The bottom line is many of your clients are asking for hosted VoIP services and either you have a solid play or they’ll find another avenue to fulfill their needs. At the same time, customers are complaining about decreasing sales and declining disaster recovery budgets. But the importance of preparing to recover your voice systems for unplanned downtime — power outages, acts of God, fires, floods, etc. — does not go away in a downturn. Whether it’s an environment-related catastrophe or small neighborhood blackout, these interruptions can cost your client thousands upon thousands of dollars in lost revenue, potential customer loss and even a reduced corporate image. Unlike most other disaster recovery products, if positioned properly, hosted VoIP is not perceived as an additional cost, but rather a cost savings. So, before you walk away, here some best practices for selling disaster recovery using a hosted VoIP solution.

1. Implement a work-from-home strategy. Most disaster recovery plans are centered around protecting the customer premise that include costly systems at the customer’s location or an alternative hot site, miles away. Most plans have little consideration for the access of technology and personnel to reach the planned recovery site. In an event such as weather, illness, family issue or a regionalized disaster that precludes workers from working in their usual offices, remote office features of hosted VoIP will allow employees to work from home comfortably while not incurring extra costs to your client. A business’s customers will not realize their employees are working from a remote location since dialing and receiving calls remains unchanged. In addition, management does not need to change its process in order to maintain control of their employees. They can monitor exactly what their employees are doing just as if the employees were working from the office using call status monitoring, call reporting and recording, etc.

2. Move call control outside the building. If the call control is maintained in the impacted building, then there are many limitations. Someone needs to be in the building, and someone needs to call a PBX maintenance person. If the local PBX vendor cannot solve the problem, then the fun really begins. Also figure in wait times and hold times with the carrier to rerouting your calls. Hours and days are sometimes a reality! Lost time means lost revenue and added customer frustration. For many who have experienced this situation in the past, it is not too hard to imagine.

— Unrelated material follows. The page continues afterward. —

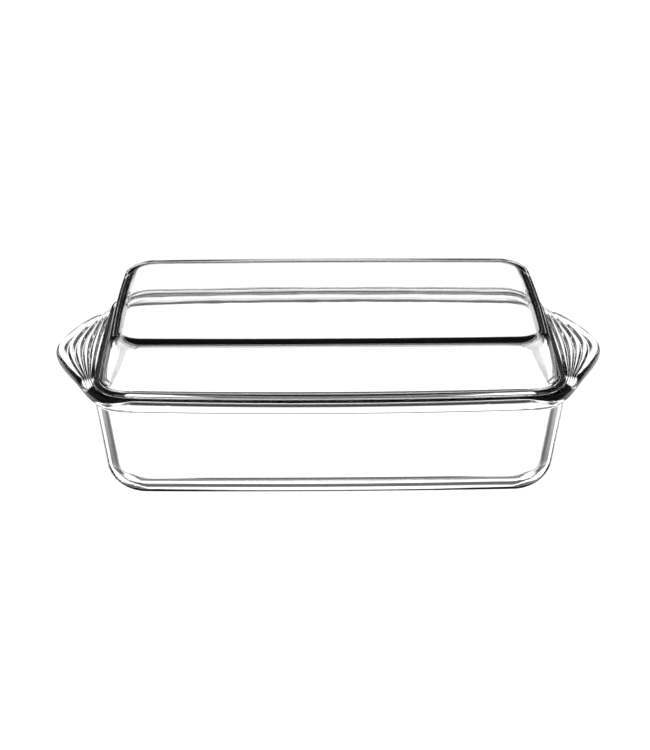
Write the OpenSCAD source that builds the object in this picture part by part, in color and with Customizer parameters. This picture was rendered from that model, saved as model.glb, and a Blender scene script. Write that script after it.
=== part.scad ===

The ability to maintain call control out of the building and using a network-based model afforded by hosted VoIP immediately can satisfy most telecommunications continuity needs. But the real value is giving the company (or its IT department) maximum control over the telephony infrastructure outside and inside their demarcation point. With this added control, your client will never miss a call since users can reroute any incoming calls to cell phones, home office numbers, recovery sites or wherever they choose and, most importantly, whenever they choose.